- Given task: The entire listing is to be repeated verbatim.

- Available data:
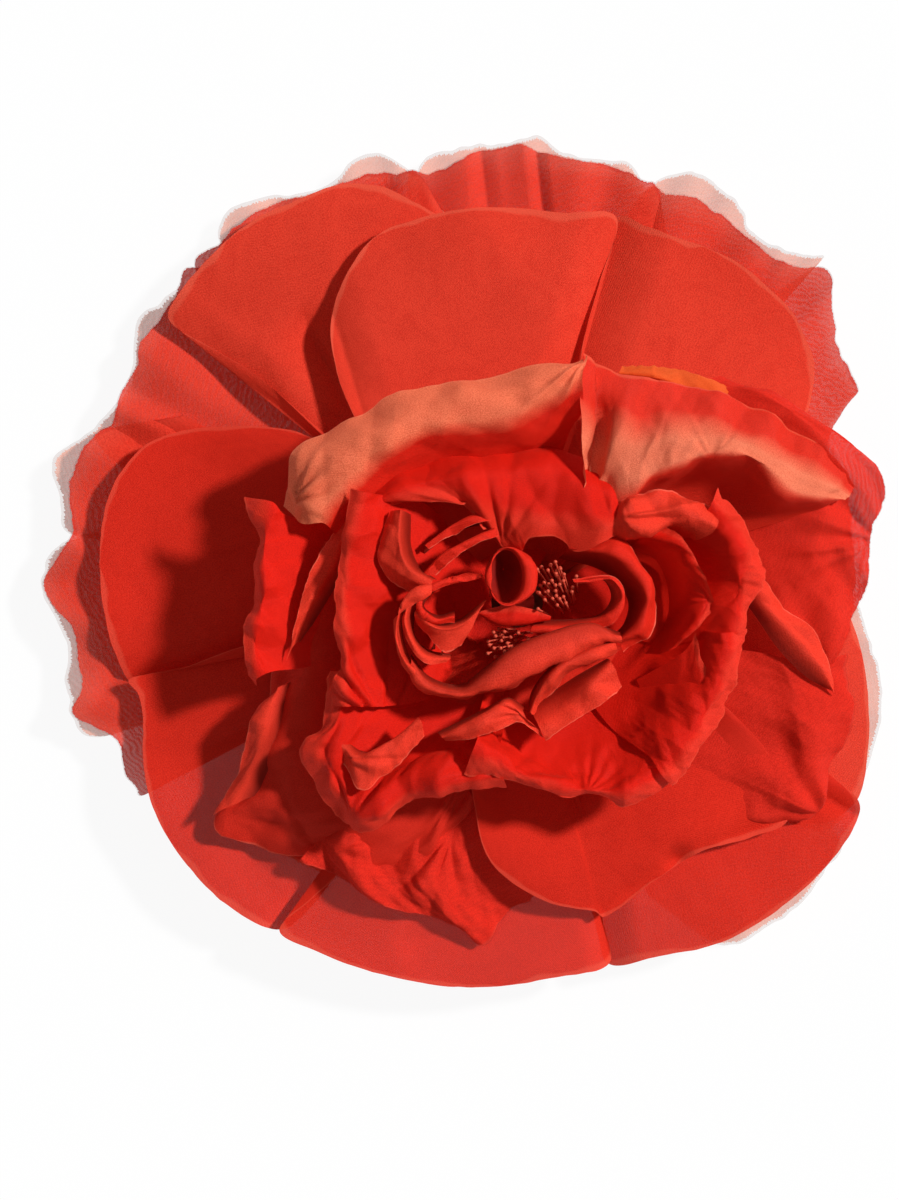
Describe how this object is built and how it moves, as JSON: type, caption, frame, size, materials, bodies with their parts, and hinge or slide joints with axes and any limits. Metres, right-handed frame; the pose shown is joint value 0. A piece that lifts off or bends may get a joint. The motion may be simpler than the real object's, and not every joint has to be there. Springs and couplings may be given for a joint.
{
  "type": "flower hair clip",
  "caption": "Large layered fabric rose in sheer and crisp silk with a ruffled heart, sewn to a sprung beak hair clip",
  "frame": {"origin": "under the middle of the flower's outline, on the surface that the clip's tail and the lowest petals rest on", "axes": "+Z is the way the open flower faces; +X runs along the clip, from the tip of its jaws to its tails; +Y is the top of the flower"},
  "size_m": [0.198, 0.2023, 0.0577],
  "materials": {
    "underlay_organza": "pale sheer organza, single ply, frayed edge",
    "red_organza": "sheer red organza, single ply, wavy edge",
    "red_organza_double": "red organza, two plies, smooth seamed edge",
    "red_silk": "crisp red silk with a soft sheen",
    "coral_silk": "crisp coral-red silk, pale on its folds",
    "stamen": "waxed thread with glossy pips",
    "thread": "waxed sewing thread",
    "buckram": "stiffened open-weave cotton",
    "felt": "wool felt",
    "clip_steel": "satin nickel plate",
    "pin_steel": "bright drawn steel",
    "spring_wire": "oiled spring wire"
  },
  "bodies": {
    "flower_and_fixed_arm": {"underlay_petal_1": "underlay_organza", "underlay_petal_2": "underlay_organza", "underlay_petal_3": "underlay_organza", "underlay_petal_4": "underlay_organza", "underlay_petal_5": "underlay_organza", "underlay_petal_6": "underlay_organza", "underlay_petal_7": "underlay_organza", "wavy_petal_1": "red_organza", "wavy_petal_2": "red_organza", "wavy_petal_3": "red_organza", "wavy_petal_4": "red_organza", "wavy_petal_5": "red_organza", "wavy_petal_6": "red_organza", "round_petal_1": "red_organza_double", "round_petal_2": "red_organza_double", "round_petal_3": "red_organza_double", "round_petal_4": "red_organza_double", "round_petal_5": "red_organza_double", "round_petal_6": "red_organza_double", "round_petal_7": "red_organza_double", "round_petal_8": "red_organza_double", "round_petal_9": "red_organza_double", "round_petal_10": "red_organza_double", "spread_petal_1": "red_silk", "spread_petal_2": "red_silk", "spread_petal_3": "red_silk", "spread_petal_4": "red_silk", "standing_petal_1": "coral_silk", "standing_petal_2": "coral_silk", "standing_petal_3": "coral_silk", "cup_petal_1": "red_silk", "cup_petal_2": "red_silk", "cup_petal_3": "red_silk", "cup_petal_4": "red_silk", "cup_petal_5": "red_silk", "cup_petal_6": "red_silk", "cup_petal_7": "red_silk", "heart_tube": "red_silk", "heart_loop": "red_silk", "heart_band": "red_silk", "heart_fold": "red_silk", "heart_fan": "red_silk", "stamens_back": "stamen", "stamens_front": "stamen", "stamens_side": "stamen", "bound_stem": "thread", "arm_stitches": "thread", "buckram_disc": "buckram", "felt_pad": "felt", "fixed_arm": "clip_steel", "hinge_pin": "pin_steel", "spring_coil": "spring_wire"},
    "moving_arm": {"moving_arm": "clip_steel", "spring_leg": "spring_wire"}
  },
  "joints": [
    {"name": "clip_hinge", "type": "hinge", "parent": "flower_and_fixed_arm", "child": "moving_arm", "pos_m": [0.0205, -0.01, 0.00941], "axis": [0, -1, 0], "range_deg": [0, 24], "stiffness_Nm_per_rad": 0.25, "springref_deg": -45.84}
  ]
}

- Answer to the problem:
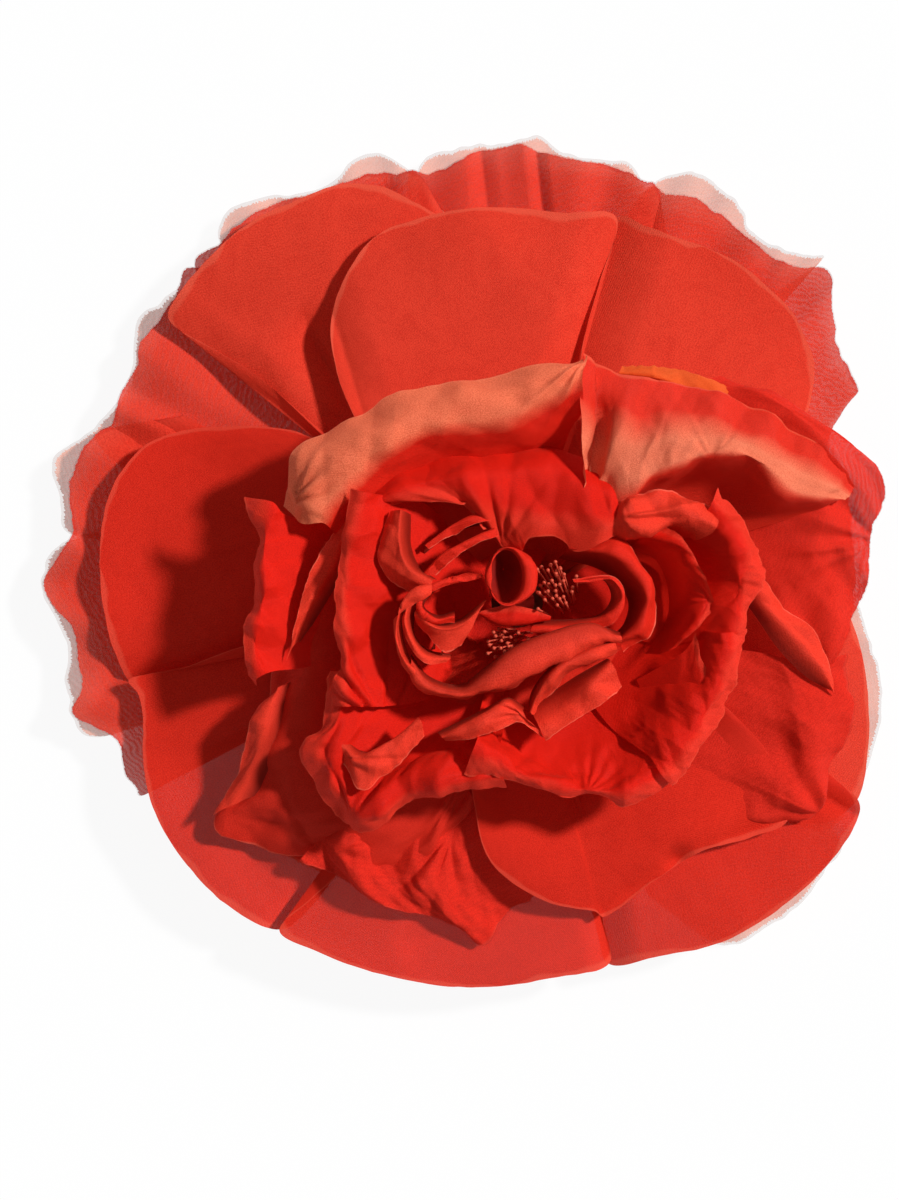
Describe how this object is built and how it moves, as JSON: type, caption, frame, size, materials, bodies with their parts, and hinge or slide joints with axes and any limits. Metres, right-handed frame; the pose shown is joint value 0. A piece that lifts off or bends may get a joint. The motion may be simpler than the real object's, and not every joint has to be there. Springs and couplings may be given for a joint.
{
  "type": "flower hair clip",
  "caption": "Large layered fabric rose in sheer and crisp silk with a ruffled heart, sewn to a sprung beak hair clip",
  "frame": {"origin": "under the middle of the flower's outline, on the surface that the clip's tail and the lowest petals rest on", "axes": "+Z is the way the open flower faces; +X runs along the clip, from the tip of its jaws to its tails; +Y is the top of the flower"},
  "size_m": [0.198, 0.2023, 0.0577],
  "materials": {
    "underlay_organza": "pale sheer organza, single ply, frayed edge",
    "red_organza": "sheer red organza, single ply, wavy edge",
    "red_organza_double": "red organza, two plies, smooth seamed edge",
    "red_silk": "crisp red silk with a soft sheen",
    "coral_silk": "crisp coral-red silk, pale on its folds",
    "stamen": "waxed thread with glossy pips",
    "thread": "waxed sewing thread",
    "buckram": "stiffened open-weave cotton",
    "felt": "wool felt",
    "clip_steel": "satin nickel plate",
    "pin_steel": "bright drawn steel",
    "spring_wire": "oiled spring wire"
  },
  "bodies": {
    "flower_and_fixed_arm": {"underlay_petal_1": "underlay_organza", "underlay_petal_2": "underlay_organza", "underlay_petal_3": "underlay_organza", "underlay_petal_4": "underlay_organza", "underlay_petal_5": "underlay_organza", "underlay_petal_6": "underlay_organza", "underlay_petal_7": "underlay_organza", "wavy_petal_1": "red_organza", "wavy_petal_2": "red_organza", "wavy_petal_3": "red_organza", "wavy_petal_4": "red_organza", "wavy_petal_5": "red_organza", "wavy_petal_6": "red_organza", "round_petal_1": "red_organza_double", "round_petal_2": "red_organza_double", "round_petal_3": "red_organza_double", "round_petal_4": "red_organza_double", "round_petal_5": "red_organza_double", "round_petal_6": "red_organza_double", "round_petal_7": "red_organza_double", "round_petal_8": "red_organza_double", "round_petal_9": "red_organza_double", "round_petal_10": "red_organza_double", "spread_petal_1": "red_silk", "spread_petal_2": "red_silk", "spread_petal_3": "red_silk", "spread_petal_4": "red_silk", "standing_petal_1": "coral_silk", "standing_petal_2": "coral_silk", "standing_petal_3": "coral_silk", "cup_petal_1": "red_silk", "cup_petal_2": "red_silk", "cup_petal_3": "red_silk", "cup_petal_4": "red_silk", "cup_petal_5": "red_silk", "cup_petal_6": "red_silk", "cup_petal_7": "red_silk", "heart_tube": "red_silk", "heart_loop": "red_silk", "heart_band": "red_silk", "heart_fold": "red_silk", "heart_fan": "red_silk", "stamens_back": "stamen", "stamens_front": "stamen", "stamens_side": "stamen", "bound_stem": "thread", "arm_stitches": "thread", "buckram_disc": "buckram", "felt_pad": "felt", "fixed_arm": "clip_steel", "hinge_pin": "pin_steel", "spring_coil": "spring_wire"},
    "moving_arm": {"moving_arm": "clip_steel", "spring_leg": "spring_wire"}
  },
  "joints": [
    {"name": "clip_hinge", "type": "hinge", "parent": "flower_and_fixed_arm", "child": "moving_arm", "pos_m": [0.0205, -0.01, 0.00941], "axis": [0, -1, 0], "range_deg": [0, 24], "stiffness_Nm_per_rad": 0.25, "springref_deg": -45.84}
  ]
}